After coffee we travel on to Meigle Museum which houses ‘one of the most important collections of early medieval sculpture in Western Europe’, comprising 26 stone sculptures of the 8th-10th centuries, including cross slabs, recumbent gravestones, a ‘hogback’ stone and rare architectural fragments. Meigle’s Arthurian associations are documented from at least the 15th century and we will visit the nearby Grave of ‘Queen Vanora’ (Guinevere). After a packed lunch, we visit the nearby ruined parish church of Eassie with its symbol-inscribed cross-slab depicting mysterious cloaked figures. We travel through beautiful Strathmore to Brechin with its intact round-tower (one of only two in Scotland) which bears Romanesque carving. In the adjacent cathedral are the remains of an inscribed cross-slab depicting Virgin and Child; a unique recumbent body cover of 10th/11th century date; and an upright cross-slab from nearby Aldbar depicting David. Turning back towards Glasgow, we end on a sculptural high-point with a visit to Aberlemno, Angus, with its four magnificent Pictish stones. Arranged along the roadside are two ‘Class 1’ pillars inscribed with mysterious Pictish symbols, and a magnificent cross-slab carved with a hunting scene and book-wielding angels. In the churchyard is one of the finest of all Pictish cross-slabs with its famous depiction of a battle, thought by some to depict the Pictish defeat of the Northumbrian army at Nechtanesmere/Llyn Garan in 685.

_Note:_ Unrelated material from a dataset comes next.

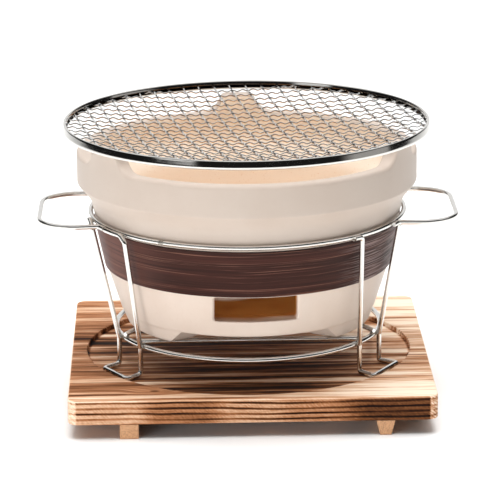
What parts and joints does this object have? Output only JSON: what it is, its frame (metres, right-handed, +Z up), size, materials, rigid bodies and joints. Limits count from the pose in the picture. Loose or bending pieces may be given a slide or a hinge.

Continuing back to Glasgow, we stop at Coupar Angus where we will enjoy a two-course meal with tea/coffee, before completing our journey and arriving back at the University by approximately 10pm (N.B. Every effort will be made to return by this time but it cannot be guaranteed).

Although the majority of sites are indoors, the tour includes some short periods of time in the open and you are advised to come prepared for the full gamut of Scottish summer weather: sunscreen, waterproof jackets and appropriate footwear are advised. Access is by pavement or path. The visit to Aberlemno includes a short walk (approx. ½ mile in total).